Washington, DC – The U.S. Senate today passed the Cyber Information Sharing Act (CISA), legislation that will encourage greater coordination between the government and private sector to identify and respond to cyber threats. The final bill includes a provision authored by Senator Sheldon Whitehouse (D-RI) to eliminate a loophole that allows foreign cybercriminals who traffic in stolen American financial information to escape prosecution in the United States.
“Cyber attacks are among the greatest threats currently facing our national and financial security, and we need both government and the private sector to work together to address them,” said Whitehouse. “This bill will encourage both sides to share information about the threats they are facing and how they are responding, and will ultimately help to more effectively prevent attacks and punish cyber criminals. I’m particularly proud that it includes my provision to crack down on criminals who hide on foreign soil in order to escape prosecution for selling financial information stolen from Americans. Cybercrime is borderless. We cannot allow international boundaries to shelter cybercriminals who are targeting Americans.”

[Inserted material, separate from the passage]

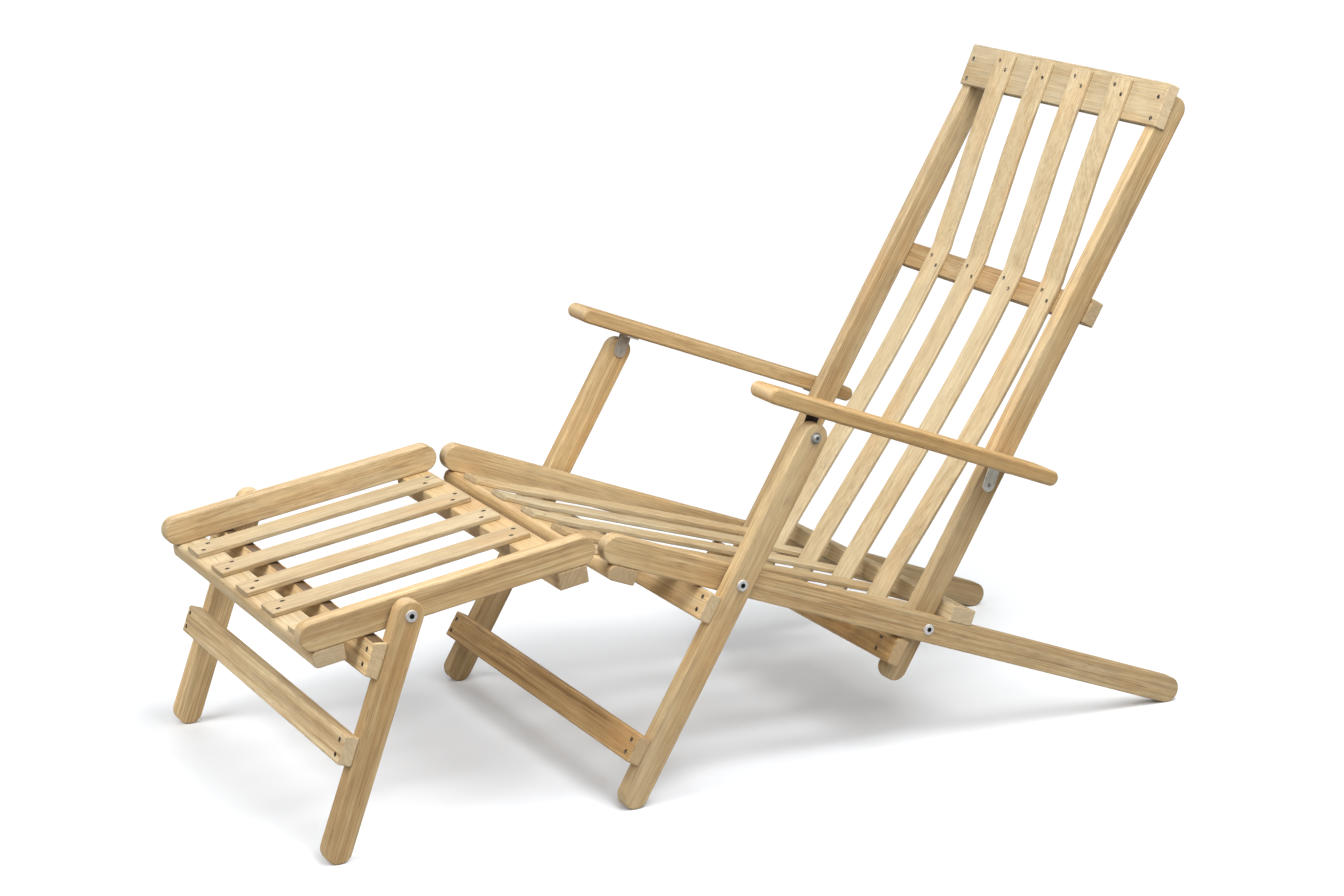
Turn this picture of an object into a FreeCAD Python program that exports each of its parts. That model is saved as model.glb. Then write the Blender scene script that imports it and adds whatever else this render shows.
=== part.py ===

The issue of credit-card trafficking by foreign criminals was first raised during a Judiciary Subcommittee hearing chaired by Whitehouse in 2014. Assistant Attorney General Leslie Caldwell testified during the hearing that it had become a very real problem, and asked for legislation to address it. “Currently, a criminal who trades in credit card information issued by a U.S. financial institution, but who otherwise does not take one of certain enumerated actions within the jurisdiction of the United States, cannot be prosecuted under section 1029(a)(3),” she said. “Such scenarios are not merely hypothetical. United States law enforcement agencies have identified foreign-based individuals selling vast quantities of credit card numbers issued by U.S. financial institutions where there is no evidence that those criminals took a specific step within the United States to traffic in the data. The United States has a compelling interest in prosecuting such individuals given the harm to U.S. financial institutions and American citizens, and the statute should be revised to cover this sort of criminal conduct.”
The Whitehouse provision included in CISA responds to this problem by eliminating a jurisdictional restriction that shelters foreign cybercriminals who trade in financial information stolen from Americans as long as they keep their assets and infrastructure abroad.
The House of Representatives previously passed its own information sharing bill. The differences between the House and Senate bills will need to be reconciled before the legislation can proceed to the President.